Academic leaders have a moral obligation to contribute to standards (e.g., the Common Core State Standards Initiative) then find innovative ways to develop a curriculum that is relevant and meaning to the students at a local level. The curriculum should promote big ideas and understandings (Wiggins & McTighe, 2007) in ways that promote critical thinking skills. In turn, the EAL serves as a mediator in bringing together state standards, or what students should be learning, to a local level in determining how students are to meet or exceed said standards.
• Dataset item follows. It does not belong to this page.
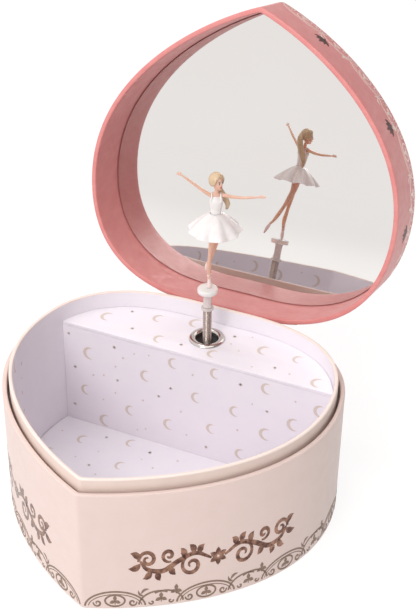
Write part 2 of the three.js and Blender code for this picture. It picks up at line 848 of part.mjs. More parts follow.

Assessment and instruction, commonly viewed less as being separate distinctions and more as an iteration between informally assessing the students and making subsequent adaptations to instruction and students modifying future study tactics, is to unite cognitive development (i.e., metability) with a spiritual dimension of acceptance, curiosity, enjoyment, flexibility, patience, and perseverance (Garner, 2007). Therefore, the successful EAL will have the ability and wherewithal to know when to make key decisions, who to involve in the decision-making process, and will have the foresight to anticipate how the decision will impact each of the educational stakeholders in ways that both preserve individual rights and retain overall justice.